• INPUT FOR THIS TASK:
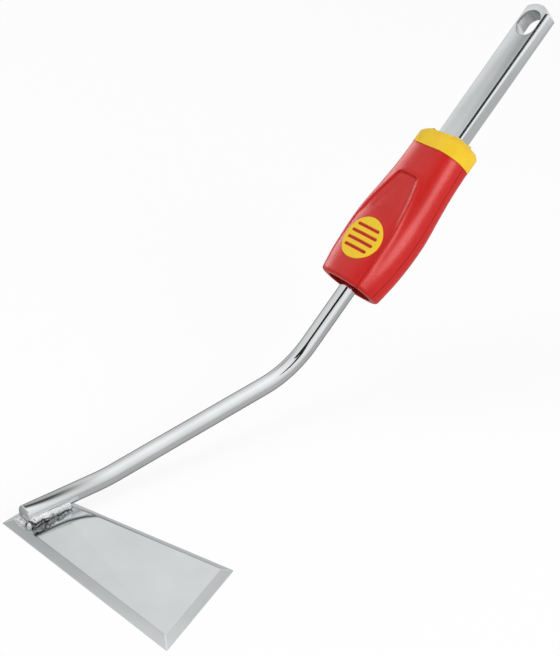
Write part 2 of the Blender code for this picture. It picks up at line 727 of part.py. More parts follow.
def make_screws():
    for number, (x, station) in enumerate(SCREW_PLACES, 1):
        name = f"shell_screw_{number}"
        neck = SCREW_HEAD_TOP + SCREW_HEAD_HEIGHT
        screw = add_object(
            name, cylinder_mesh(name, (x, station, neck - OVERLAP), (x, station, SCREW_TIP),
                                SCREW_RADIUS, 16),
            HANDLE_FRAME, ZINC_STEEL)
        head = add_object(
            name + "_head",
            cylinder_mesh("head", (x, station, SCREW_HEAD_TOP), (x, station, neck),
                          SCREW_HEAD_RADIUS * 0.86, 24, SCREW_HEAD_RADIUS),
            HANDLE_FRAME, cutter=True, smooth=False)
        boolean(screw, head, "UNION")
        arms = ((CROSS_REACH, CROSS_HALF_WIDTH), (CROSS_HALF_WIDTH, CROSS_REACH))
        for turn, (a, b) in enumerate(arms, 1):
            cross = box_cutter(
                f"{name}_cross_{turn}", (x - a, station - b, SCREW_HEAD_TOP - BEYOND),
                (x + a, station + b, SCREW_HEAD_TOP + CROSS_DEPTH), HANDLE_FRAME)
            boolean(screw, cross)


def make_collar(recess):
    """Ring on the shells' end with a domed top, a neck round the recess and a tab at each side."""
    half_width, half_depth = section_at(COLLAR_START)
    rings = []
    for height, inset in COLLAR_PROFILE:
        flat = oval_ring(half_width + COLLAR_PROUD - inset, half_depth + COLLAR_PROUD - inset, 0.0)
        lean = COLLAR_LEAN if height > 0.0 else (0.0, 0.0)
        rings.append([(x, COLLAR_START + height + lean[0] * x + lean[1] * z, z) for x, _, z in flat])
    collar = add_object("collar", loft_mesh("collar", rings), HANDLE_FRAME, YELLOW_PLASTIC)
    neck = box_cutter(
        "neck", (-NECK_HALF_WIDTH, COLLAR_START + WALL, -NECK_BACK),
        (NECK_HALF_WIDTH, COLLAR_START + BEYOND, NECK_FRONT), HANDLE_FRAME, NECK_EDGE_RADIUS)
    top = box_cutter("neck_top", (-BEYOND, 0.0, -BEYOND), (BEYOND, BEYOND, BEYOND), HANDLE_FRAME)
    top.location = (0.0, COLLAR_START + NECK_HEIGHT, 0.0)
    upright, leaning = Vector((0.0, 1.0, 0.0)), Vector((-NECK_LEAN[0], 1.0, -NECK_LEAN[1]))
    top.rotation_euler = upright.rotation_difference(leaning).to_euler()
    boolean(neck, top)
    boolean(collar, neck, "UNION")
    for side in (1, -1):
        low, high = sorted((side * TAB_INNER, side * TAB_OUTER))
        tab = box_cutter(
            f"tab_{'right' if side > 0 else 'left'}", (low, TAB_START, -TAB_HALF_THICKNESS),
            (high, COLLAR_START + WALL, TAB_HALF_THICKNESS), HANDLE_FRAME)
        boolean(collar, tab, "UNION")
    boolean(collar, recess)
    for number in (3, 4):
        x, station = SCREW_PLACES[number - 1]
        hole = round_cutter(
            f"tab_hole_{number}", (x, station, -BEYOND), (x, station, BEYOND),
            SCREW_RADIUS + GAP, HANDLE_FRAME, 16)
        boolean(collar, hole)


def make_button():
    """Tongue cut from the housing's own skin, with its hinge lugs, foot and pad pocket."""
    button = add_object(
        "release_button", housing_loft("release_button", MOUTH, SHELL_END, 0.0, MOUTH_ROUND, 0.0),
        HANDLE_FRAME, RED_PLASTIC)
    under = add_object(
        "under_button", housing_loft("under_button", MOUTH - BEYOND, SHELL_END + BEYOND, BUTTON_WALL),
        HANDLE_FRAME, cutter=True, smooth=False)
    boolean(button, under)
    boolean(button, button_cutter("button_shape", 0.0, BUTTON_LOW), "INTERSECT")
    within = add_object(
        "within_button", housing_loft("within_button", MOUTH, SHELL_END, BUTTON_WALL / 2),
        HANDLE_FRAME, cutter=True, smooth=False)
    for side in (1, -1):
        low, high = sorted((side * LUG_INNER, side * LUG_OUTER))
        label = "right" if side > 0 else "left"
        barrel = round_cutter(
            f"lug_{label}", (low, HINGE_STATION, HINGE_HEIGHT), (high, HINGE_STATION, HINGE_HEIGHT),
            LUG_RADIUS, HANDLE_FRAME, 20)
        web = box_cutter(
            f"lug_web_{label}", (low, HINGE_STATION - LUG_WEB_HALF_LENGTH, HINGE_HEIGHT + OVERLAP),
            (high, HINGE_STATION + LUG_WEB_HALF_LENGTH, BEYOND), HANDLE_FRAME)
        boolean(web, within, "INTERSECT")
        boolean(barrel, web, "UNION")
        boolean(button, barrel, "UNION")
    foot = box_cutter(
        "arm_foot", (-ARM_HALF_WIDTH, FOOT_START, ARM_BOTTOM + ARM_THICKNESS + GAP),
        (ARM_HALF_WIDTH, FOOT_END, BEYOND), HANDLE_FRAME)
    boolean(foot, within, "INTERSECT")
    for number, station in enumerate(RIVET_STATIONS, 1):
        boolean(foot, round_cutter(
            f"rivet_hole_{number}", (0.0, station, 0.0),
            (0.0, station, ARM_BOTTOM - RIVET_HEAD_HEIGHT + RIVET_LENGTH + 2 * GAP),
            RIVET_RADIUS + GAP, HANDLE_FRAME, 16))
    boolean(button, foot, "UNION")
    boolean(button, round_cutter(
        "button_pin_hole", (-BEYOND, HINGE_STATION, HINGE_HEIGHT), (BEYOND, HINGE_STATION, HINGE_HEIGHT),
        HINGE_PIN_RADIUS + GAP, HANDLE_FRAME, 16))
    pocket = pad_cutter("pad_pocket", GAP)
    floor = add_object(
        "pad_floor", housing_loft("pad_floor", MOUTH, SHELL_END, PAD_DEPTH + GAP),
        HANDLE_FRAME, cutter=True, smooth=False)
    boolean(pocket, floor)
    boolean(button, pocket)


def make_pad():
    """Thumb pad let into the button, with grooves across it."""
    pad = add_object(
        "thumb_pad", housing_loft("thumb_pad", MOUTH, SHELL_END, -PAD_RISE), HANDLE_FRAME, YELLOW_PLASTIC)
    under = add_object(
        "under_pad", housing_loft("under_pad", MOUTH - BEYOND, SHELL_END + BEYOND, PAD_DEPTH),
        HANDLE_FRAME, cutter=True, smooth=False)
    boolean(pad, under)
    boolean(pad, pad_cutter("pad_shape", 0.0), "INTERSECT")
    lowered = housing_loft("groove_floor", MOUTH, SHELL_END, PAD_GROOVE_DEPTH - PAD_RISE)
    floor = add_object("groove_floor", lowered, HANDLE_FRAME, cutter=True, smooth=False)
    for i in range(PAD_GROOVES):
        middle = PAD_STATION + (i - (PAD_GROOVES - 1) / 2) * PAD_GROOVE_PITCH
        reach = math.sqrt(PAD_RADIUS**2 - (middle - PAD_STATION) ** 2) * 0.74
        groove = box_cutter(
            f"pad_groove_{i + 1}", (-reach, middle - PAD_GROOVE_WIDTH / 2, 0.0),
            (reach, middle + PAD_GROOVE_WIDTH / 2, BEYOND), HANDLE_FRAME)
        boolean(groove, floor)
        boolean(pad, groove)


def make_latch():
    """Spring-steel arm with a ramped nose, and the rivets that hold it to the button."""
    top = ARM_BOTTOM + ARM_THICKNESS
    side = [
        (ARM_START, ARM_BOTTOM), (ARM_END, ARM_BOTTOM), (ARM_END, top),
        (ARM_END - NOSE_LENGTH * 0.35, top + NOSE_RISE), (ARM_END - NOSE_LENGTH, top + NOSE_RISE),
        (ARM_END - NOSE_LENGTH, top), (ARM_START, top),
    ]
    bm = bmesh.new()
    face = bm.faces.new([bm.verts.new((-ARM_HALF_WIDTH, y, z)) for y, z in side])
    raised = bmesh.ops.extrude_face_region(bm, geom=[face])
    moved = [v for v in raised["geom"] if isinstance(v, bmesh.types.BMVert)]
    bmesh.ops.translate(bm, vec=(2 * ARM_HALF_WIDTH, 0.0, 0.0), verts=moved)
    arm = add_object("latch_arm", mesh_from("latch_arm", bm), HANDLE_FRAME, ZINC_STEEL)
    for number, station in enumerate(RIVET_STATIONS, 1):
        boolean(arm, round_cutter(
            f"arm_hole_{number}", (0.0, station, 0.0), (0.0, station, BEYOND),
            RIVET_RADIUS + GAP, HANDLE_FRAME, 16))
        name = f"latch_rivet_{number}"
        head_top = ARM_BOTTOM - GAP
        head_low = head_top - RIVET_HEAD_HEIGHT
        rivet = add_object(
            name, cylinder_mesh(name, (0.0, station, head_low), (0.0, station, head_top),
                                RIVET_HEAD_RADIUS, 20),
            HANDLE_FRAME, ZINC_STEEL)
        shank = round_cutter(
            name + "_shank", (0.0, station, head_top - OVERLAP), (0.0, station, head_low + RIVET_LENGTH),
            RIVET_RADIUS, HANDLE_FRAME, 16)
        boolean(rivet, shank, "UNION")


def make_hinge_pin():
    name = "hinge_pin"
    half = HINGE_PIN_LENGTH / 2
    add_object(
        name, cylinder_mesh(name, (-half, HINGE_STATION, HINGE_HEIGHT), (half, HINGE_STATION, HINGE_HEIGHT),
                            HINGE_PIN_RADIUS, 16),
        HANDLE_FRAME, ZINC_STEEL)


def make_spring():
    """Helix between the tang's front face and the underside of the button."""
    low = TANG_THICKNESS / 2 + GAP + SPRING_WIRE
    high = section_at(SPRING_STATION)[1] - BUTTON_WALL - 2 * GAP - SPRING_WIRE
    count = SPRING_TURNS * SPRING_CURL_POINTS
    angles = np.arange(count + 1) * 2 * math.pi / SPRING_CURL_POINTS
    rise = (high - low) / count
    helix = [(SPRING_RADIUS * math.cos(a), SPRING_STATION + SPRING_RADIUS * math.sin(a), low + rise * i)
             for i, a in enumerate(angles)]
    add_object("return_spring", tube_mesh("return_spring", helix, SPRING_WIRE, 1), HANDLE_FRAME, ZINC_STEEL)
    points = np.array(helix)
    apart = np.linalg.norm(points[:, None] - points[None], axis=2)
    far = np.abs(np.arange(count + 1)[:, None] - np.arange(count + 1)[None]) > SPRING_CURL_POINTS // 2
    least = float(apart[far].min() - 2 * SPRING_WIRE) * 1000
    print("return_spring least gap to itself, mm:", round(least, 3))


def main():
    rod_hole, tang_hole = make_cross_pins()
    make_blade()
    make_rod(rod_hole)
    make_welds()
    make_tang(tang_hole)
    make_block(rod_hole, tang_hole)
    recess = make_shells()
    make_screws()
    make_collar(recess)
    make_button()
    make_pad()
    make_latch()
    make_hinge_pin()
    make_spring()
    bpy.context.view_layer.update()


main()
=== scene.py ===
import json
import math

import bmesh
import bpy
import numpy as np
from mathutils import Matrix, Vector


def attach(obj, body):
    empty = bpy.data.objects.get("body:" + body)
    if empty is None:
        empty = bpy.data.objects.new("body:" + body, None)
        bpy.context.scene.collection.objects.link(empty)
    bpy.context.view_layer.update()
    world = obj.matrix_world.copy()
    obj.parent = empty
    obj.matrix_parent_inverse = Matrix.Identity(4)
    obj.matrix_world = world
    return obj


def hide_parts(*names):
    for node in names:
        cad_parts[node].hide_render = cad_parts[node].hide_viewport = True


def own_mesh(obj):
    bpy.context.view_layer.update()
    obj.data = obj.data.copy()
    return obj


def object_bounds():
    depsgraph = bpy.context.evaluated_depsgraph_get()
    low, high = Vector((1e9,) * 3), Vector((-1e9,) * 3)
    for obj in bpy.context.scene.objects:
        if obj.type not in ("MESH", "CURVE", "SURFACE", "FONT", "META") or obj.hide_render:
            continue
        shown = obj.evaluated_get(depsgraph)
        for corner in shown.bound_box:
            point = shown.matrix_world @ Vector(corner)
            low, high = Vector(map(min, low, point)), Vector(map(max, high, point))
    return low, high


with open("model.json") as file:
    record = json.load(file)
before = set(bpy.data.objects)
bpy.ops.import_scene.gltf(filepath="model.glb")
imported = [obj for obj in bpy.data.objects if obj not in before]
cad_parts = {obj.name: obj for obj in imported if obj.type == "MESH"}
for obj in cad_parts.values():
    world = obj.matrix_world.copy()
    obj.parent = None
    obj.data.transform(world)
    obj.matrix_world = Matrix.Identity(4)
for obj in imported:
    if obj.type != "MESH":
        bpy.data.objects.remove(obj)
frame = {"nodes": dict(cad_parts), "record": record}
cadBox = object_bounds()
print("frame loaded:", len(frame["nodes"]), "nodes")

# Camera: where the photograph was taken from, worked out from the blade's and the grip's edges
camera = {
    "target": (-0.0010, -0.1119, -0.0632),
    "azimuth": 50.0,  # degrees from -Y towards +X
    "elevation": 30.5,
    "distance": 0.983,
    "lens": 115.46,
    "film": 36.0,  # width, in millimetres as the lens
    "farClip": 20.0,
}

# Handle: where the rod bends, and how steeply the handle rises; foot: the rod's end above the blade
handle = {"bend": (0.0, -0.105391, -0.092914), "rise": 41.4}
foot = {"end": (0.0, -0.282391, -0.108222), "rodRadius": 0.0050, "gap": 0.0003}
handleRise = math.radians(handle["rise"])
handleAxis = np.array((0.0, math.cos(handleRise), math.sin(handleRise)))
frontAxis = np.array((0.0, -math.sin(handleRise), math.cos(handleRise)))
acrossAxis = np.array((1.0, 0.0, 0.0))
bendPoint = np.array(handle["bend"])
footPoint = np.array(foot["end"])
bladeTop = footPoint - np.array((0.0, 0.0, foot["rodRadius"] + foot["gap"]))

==

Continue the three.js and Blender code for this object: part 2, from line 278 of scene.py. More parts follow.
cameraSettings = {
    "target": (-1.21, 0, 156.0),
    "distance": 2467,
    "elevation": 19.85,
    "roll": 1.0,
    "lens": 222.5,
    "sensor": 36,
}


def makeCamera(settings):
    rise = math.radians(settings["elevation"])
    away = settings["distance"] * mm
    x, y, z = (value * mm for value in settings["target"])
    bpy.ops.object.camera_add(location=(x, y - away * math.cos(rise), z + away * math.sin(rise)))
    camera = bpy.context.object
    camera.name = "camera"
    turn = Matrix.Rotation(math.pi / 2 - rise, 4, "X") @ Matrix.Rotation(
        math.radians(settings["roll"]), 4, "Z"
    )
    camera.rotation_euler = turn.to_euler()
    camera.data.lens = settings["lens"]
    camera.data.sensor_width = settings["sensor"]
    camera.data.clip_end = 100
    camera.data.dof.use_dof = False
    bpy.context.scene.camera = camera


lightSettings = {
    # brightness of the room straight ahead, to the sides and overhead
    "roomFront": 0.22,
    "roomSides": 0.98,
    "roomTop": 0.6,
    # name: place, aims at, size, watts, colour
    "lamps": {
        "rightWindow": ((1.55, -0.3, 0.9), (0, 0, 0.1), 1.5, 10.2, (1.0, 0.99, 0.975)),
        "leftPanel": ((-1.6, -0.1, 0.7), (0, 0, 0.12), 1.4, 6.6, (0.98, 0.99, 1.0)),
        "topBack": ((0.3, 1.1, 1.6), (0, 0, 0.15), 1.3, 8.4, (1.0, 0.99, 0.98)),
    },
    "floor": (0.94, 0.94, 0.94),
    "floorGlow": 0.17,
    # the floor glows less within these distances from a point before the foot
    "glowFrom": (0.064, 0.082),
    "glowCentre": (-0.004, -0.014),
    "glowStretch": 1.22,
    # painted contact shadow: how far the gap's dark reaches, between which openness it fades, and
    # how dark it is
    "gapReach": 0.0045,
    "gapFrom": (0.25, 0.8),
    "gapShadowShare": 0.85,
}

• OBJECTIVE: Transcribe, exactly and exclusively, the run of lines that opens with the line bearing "make_tang(tang_hole)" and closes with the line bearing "shown = obj.evaluated_get(depsgraph)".

• SOLVED EXERCISE:
    make_tang(tang_hole)
    make_block(rod_hole, tang_hole)
    recess = make_shells()
    make_screws()
    make_collar(recess)
    make_button()
    make_pad()
    make_latch()
    make_hinge_pin()
    make_spring()
    bpy.context.view_layer.update()


main()
=== scene.py ===
import json
import math

import bmesh
import bpy
import numpy as np
from mathutils import Matrix, Vector


def attach(obj, body):
    empty = bpy.data.objects.get("body:" + body)
    if empty is None:
        empty = bpy.data.objects.new("body:" + body, None)
        bpy.context.scene.collection.objects.link(empty)
    bpy.context.view_layer.update()
    world = obj.matrix_world.copy()
    obj.parent = empty
    obj.matrix_parent_inverse = Matrix.Identity(4)
    obj.matrix_world = world
    return obj


def hide_parts(*names):
    for node in names:
        cad_parts[node].hide_render = cad_parts[node].hide_viewport = True


def own_mesh(obj):
    bpy.context.view_layer.update()
    obj.data = obj.data.copy()
    return obj


def object_bounds():
    depsgraph = bpy.context.evaluated_depsgraph_get()
    low, high = Vector((1e9,) * 3), Vector((-1e9,) * 3)
    for obj in bpy.context.scene.objects:
        if obj.type not in ("MESH", "CURVE", "SURFACE", "FONT", "META") or obj.hide_render:
            continue
        shown = obj.evaluated_get(depsgraph)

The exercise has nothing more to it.